The DMK has, of course, been the UPA’s most loyal and crucial component from the inception of the alliance formed during the general elections of 2004. “Sonia Gandhi, in a masterful coup, weaned the DMK away from the Atal Bihari Vajpayee-led NDA. In the final result of 2004, the Congress and the BJP were separated by only eight Lok Sabha seats.” The DMK-led alliance’s clean sweep of Tamil Nadu’s 39 seats proved a decisive factor in helping the UPA to secure a comfortable majority.”

Yet, the DMK’s brazen corruption cannot be brushed under the carpet. Raja can dispute the figures on how much the exchequer has lost on account of the 2G scam, but the Rs. 1,76,000-crore figure has got embedded in public perception.

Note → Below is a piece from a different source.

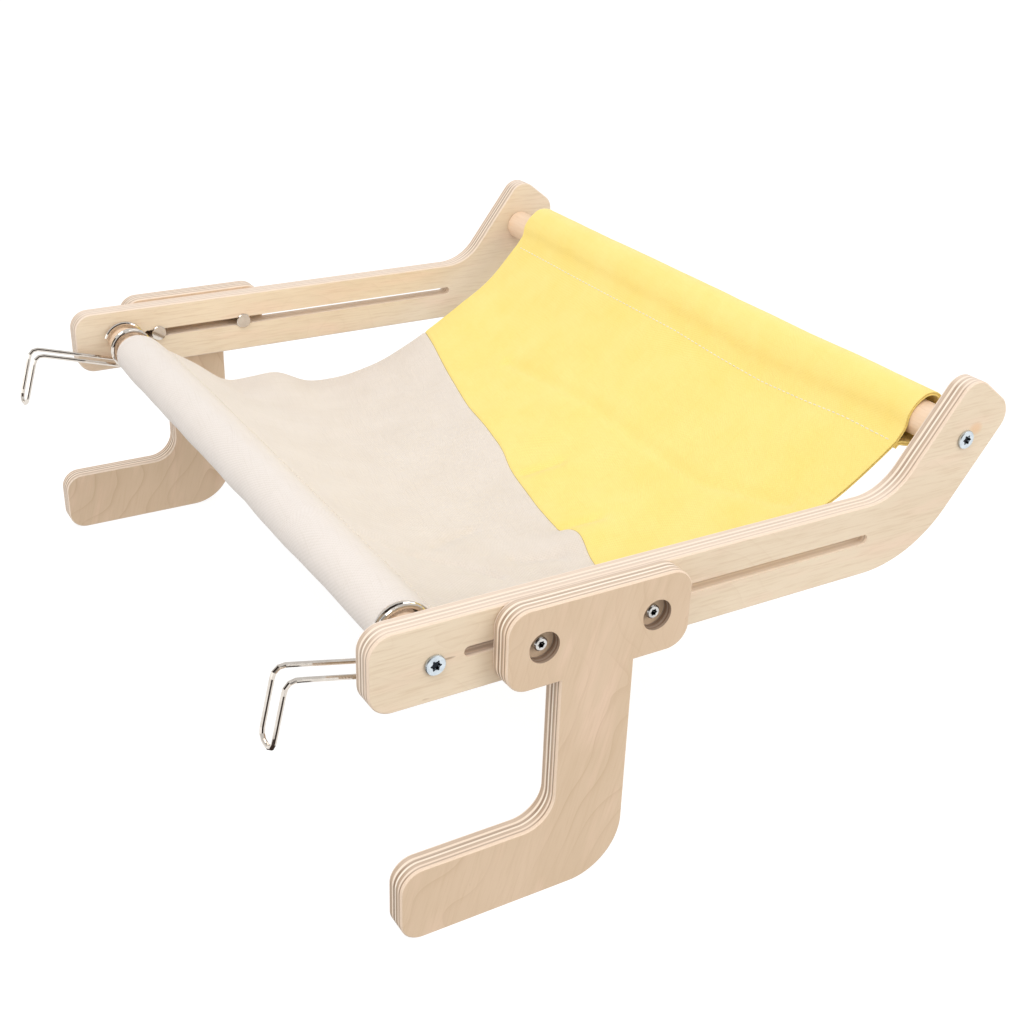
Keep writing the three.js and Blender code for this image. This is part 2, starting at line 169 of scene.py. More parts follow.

Prime Minister Manmohan Singh has come out with a promise to “cleanse” the government. And officials from the ruling Congress party announced plans for a new law to fight corruption among public servants, including politicians.

But few are buying the promises. Such promises, commentators say, are unlikely to mitigate the disgust felt among ordinary people. The Guardian quotes Arvind Kejriwal, a veteran social activist as saying: “Every single scam undermines the faith of people in the system. There is an explosion of anger in the media. People have tried protesting but it doesn’t seem to work. They are more and more disillusioned.”

There are no large-scale protests yet, perhaps because the BJP which could organize such protest is, itself, tainted. Yet, there are unmistakable signs of lava forming. Congress should therefore put its house in order before it erupts. 

S. G. Jilanee is a senior political analyst and the former editor of Southasia Magazine.